[Raw data start]

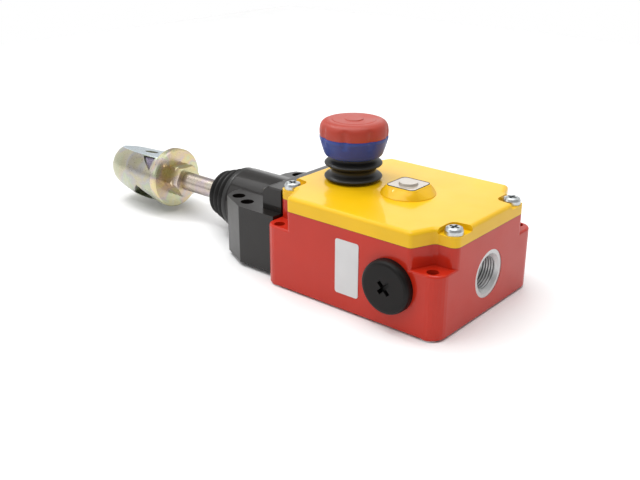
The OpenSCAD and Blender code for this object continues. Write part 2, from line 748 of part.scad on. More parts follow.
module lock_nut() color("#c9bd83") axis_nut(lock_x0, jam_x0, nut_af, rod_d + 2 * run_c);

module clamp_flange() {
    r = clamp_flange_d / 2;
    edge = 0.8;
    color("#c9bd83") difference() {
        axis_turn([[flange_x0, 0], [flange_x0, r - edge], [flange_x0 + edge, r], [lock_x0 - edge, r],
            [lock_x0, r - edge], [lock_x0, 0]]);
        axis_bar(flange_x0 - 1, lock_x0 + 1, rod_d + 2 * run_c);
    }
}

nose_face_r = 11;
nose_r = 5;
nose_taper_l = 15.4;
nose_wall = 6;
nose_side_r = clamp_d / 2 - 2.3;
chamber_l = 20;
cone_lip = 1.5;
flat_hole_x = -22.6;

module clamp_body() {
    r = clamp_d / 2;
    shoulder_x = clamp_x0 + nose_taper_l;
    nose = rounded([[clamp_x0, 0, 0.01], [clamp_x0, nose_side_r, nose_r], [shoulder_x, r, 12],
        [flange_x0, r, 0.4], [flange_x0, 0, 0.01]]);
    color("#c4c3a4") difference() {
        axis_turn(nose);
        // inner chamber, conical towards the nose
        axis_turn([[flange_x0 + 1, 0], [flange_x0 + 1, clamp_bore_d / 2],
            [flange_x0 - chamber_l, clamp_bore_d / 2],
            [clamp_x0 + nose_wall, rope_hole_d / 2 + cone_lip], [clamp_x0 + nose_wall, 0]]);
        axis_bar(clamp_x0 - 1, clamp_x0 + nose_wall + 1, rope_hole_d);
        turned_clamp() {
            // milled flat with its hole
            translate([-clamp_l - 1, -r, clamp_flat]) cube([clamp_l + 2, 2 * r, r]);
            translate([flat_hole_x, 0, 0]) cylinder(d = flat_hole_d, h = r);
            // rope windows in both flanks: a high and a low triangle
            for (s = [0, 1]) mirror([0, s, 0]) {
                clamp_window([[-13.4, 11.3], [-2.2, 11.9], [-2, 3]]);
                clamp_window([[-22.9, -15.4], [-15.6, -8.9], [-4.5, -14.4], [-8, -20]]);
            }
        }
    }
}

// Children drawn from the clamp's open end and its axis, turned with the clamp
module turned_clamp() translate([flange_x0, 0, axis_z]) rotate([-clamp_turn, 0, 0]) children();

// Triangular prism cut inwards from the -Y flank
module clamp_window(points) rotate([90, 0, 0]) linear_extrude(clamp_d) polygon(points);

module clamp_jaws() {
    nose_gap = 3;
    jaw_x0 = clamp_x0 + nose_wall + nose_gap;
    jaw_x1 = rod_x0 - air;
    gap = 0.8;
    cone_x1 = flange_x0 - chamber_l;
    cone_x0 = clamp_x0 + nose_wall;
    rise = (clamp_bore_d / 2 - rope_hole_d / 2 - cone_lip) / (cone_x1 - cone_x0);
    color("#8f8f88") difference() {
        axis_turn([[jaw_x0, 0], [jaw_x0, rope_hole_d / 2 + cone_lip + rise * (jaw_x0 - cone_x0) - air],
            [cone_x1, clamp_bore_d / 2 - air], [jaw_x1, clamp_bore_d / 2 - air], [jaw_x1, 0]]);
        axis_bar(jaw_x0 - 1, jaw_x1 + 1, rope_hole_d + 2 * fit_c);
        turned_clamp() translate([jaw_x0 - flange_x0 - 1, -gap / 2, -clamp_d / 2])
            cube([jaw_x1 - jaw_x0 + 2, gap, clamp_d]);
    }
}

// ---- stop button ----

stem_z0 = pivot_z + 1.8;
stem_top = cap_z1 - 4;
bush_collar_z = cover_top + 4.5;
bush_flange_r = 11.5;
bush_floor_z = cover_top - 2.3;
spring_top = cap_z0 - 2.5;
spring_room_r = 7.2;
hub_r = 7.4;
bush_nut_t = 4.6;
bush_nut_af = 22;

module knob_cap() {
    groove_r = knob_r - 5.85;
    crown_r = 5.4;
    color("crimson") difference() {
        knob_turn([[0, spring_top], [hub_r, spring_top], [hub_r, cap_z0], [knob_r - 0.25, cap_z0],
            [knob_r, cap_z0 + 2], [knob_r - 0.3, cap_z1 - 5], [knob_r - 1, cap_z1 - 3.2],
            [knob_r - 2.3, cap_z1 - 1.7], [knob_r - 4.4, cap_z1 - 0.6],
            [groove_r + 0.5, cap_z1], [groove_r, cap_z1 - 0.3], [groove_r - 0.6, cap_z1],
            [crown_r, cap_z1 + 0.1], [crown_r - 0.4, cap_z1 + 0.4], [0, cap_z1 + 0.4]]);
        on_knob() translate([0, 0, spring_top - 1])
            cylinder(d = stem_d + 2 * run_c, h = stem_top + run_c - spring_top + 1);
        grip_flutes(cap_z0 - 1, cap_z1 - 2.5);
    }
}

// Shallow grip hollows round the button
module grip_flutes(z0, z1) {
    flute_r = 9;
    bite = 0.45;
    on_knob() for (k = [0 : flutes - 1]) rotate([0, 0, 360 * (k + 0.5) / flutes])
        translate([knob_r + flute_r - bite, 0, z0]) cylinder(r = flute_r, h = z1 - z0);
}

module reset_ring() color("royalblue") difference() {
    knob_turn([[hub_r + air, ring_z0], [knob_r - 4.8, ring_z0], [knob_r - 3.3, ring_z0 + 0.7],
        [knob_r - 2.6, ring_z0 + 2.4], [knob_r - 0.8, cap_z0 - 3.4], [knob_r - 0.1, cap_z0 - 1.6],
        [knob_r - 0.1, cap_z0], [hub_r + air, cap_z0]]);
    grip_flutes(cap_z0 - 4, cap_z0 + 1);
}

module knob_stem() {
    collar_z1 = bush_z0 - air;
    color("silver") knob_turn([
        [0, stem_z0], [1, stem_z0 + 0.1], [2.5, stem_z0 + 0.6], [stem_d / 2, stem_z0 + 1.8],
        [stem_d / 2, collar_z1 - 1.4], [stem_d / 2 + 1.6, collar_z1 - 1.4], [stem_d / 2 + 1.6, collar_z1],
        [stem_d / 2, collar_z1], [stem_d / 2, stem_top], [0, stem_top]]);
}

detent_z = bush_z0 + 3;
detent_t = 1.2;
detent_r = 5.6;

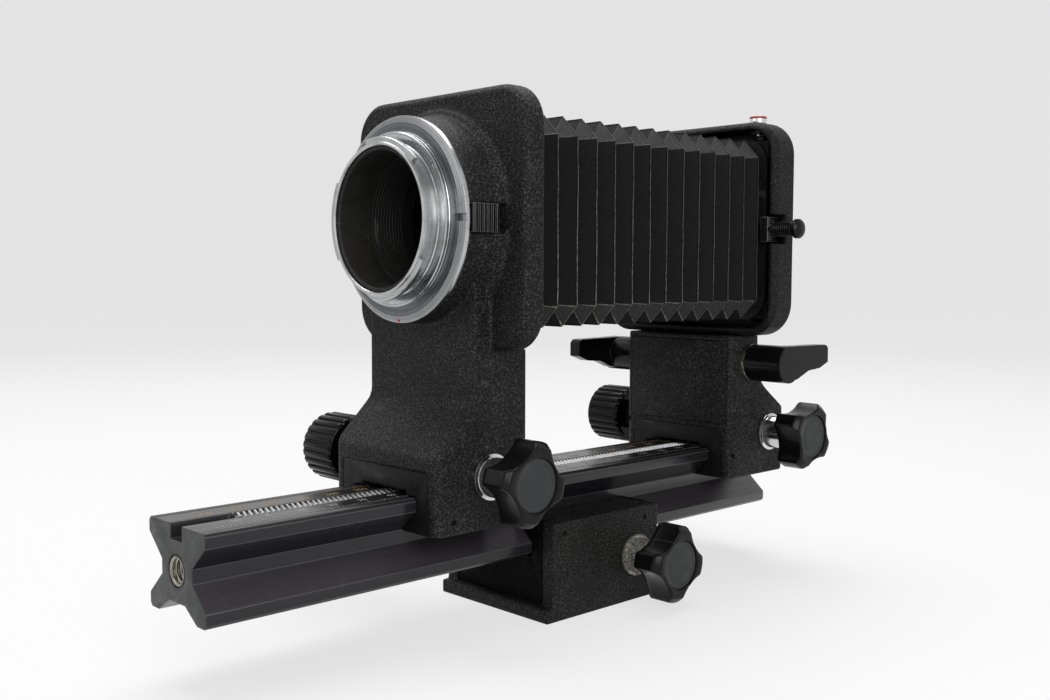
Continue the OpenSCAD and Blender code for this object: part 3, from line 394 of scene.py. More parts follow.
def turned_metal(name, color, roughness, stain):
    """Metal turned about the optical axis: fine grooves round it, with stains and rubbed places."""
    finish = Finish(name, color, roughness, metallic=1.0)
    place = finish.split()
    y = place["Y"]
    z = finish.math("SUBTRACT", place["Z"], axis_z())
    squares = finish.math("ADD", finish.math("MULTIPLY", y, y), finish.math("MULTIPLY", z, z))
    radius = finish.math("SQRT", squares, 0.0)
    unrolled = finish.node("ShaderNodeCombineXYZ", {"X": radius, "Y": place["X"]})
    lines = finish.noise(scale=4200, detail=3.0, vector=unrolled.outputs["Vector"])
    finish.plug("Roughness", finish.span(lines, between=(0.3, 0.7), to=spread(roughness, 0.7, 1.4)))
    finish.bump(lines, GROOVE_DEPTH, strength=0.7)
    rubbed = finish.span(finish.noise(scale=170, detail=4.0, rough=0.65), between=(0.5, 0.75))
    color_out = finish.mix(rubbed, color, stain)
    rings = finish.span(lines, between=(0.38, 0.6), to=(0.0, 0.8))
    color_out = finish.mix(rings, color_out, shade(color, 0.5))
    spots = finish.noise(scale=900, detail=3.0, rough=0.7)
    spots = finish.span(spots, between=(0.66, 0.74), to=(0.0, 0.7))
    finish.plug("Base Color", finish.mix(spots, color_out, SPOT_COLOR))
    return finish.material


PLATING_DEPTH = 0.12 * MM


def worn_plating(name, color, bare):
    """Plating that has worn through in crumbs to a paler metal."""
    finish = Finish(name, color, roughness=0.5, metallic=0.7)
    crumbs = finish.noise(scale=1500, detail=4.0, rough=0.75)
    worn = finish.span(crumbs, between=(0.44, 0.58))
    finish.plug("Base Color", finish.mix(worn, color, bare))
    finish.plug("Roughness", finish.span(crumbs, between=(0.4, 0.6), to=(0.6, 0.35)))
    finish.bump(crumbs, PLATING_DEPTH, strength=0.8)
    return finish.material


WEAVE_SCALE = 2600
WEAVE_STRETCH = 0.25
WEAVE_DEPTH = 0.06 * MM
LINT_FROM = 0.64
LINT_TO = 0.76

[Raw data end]

● Goal
Please return every line from the first one in the records above down to the line containing "flat_hole_x = -22.6;", including both, exactly as written and nothing more.

● Right answer
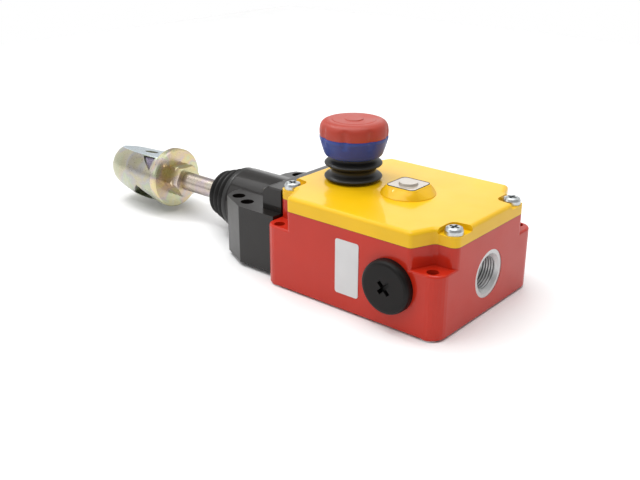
The OpenSCAD and Blender code for this object continues. Write part 2, from line 748 of part.scad on. More parts follow.
module lock_nut() color("#c9bd83") axis_nut(lock_x0, jam_x0, nut_af, rod_d + 2 * run_c);

module clamp_flange() {
    r = clamp_flange_d / 2;
    edge = 0.8;
    color("#c9bd83") difference() {
        axis_turn([[flange_x0, 0], [flange_x0, r - edge], [flange_x0 + edge, r], [lock_x0 - edge, r],
            [lock_x0, r - edge], [lock_x0, 0]]);
        axis_bar(flange_x0 - 1, lock_x0 + 1, rod_d + 2 * run_c);
    }
}

nose_face_r = 11;
nose_r = 5;
nose_taper_l = 15.4;
nose_wall = 6;
nose_side_r = clamp_d / 2 - 2.3;
chamber_l = 20;
cone_lip = 1.5;
flat_hole_x = -22.6;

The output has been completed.